Task brief:
Pull out every line from the listing that has the word "caption".

──────── Data in this exercise

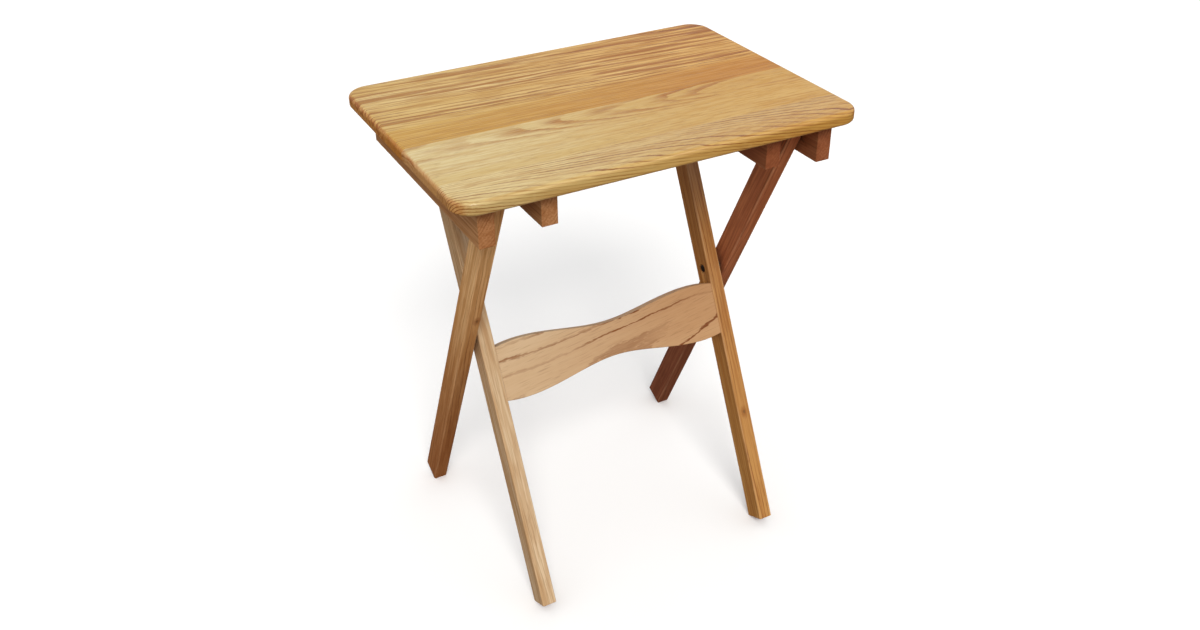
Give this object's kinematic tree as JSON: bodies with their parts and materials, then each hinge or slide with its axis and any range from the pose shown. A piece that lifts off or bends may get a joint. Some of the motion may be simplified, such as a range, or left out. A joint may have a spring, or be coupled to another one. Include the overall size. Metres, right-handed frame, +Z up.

────────────────
──────── Data in this exercise

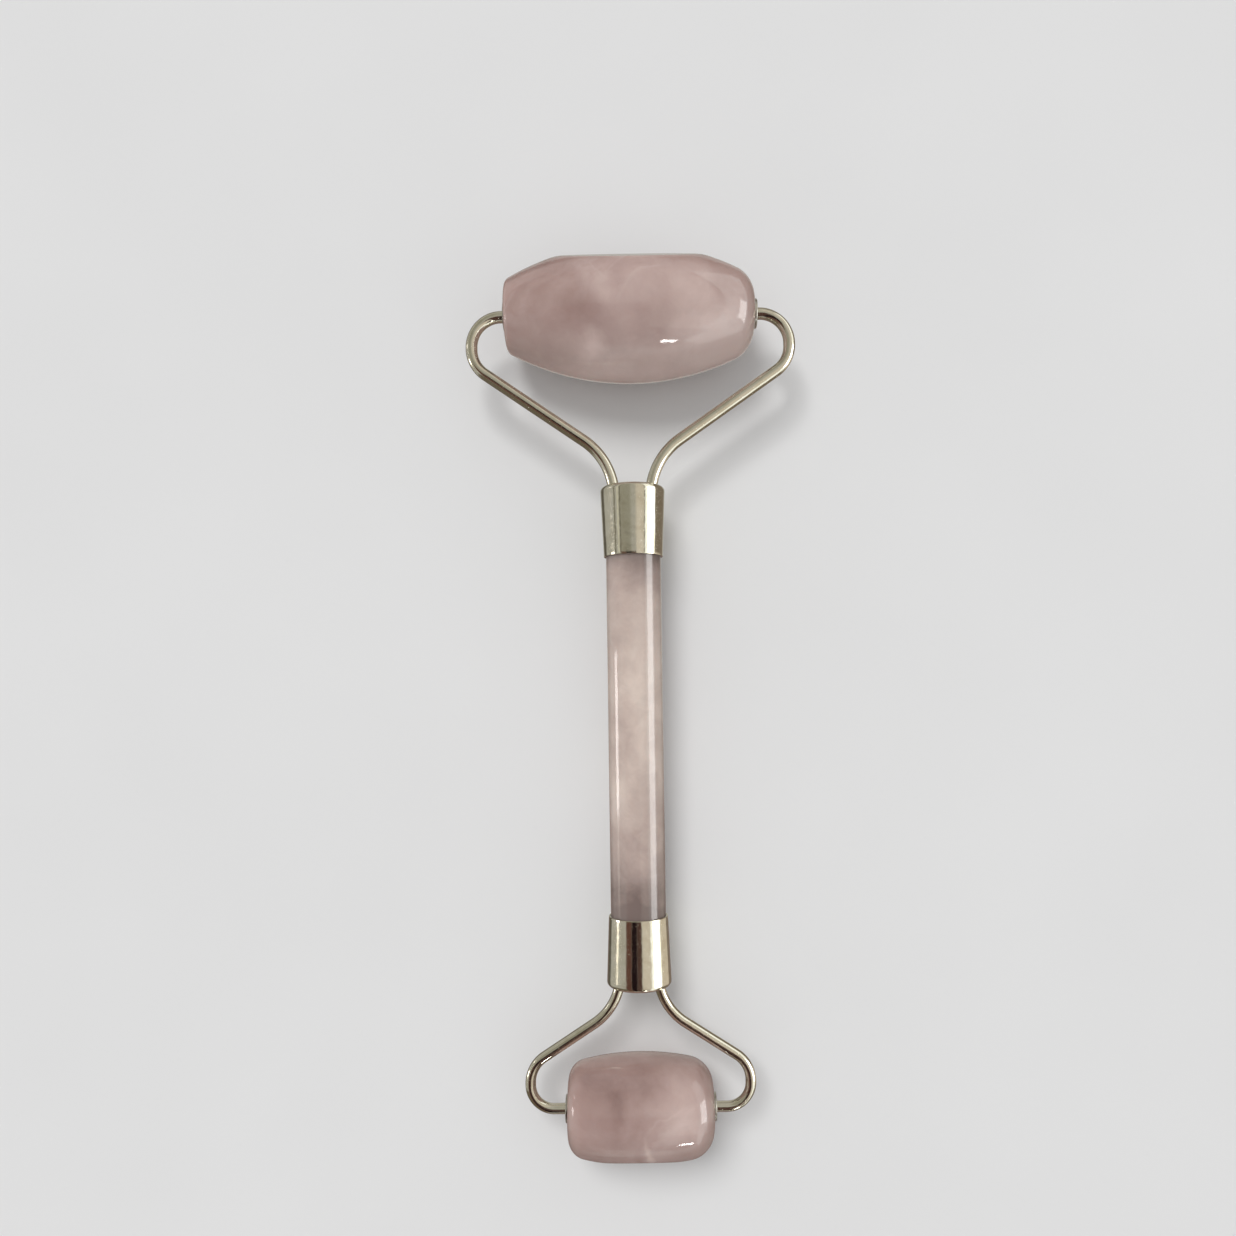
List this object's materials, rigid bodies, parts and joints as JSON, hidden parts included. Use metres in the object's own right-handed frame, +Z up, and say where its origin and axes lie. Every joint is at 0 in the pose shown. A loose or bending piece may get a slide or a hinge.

────────────────
──────── Data in this exercise

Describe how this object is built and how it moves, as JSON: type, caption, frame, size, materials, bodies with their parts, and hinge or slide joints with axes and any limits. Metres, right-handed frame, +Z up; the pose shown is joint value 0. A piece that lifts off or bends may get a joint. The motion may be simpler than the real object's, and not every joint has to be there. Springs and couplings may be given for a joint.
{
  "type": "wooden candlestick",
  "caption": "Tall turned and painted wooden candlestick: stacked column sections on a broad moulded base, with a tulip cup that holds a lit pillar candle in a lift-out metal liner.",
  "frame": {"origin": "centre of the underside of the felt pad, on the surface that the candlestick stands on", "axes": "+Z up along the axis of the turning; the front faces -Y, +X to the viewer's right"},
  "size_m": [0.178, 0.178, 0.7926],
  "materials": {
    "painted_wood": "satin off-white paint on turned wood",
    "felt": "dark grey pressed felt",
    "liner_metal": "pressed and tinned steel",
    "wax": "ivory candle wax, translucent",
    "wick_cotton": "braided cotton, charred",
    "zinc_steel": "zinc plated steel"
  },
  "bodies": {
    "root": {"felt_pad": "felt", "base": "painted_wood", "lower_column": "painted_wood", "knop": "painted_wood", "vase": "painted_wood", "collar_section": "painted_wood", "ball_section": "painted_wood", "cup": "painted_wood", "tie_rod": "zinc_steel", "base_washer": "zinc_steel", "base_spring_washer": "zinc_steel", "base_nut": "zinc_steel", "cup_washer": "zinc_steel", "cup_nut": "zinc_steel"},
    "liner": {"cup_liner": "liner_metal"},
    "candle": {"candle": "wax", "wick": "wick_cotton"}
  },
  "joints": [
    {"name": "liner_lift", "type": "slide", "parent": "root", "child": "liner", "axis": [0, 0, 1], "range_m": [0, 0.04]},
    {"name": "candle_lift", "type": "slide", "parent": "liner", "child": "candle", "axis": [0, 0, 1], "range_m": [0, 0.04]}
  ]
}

────────────────

In response:
Describe how this object is built and how it moves, as JSON: type, caption, frame, size, materials, bodies with their parts, and hinge or slide joints with axes and any limits. Metres, right-handed frame, +Z up; the pose shown is joint value 0. A piece that lifts off or bends may get a joint. The motion may be simpler than the real object's, and not every joint has to be there. Springs and couplings may be given for a joint.
  "caption": "Tall turned and painted wooden candlestick: stacked column sections on a broad moulded base, with a tulip cup that holds a lit pillar candle in a lift-out metal liner.",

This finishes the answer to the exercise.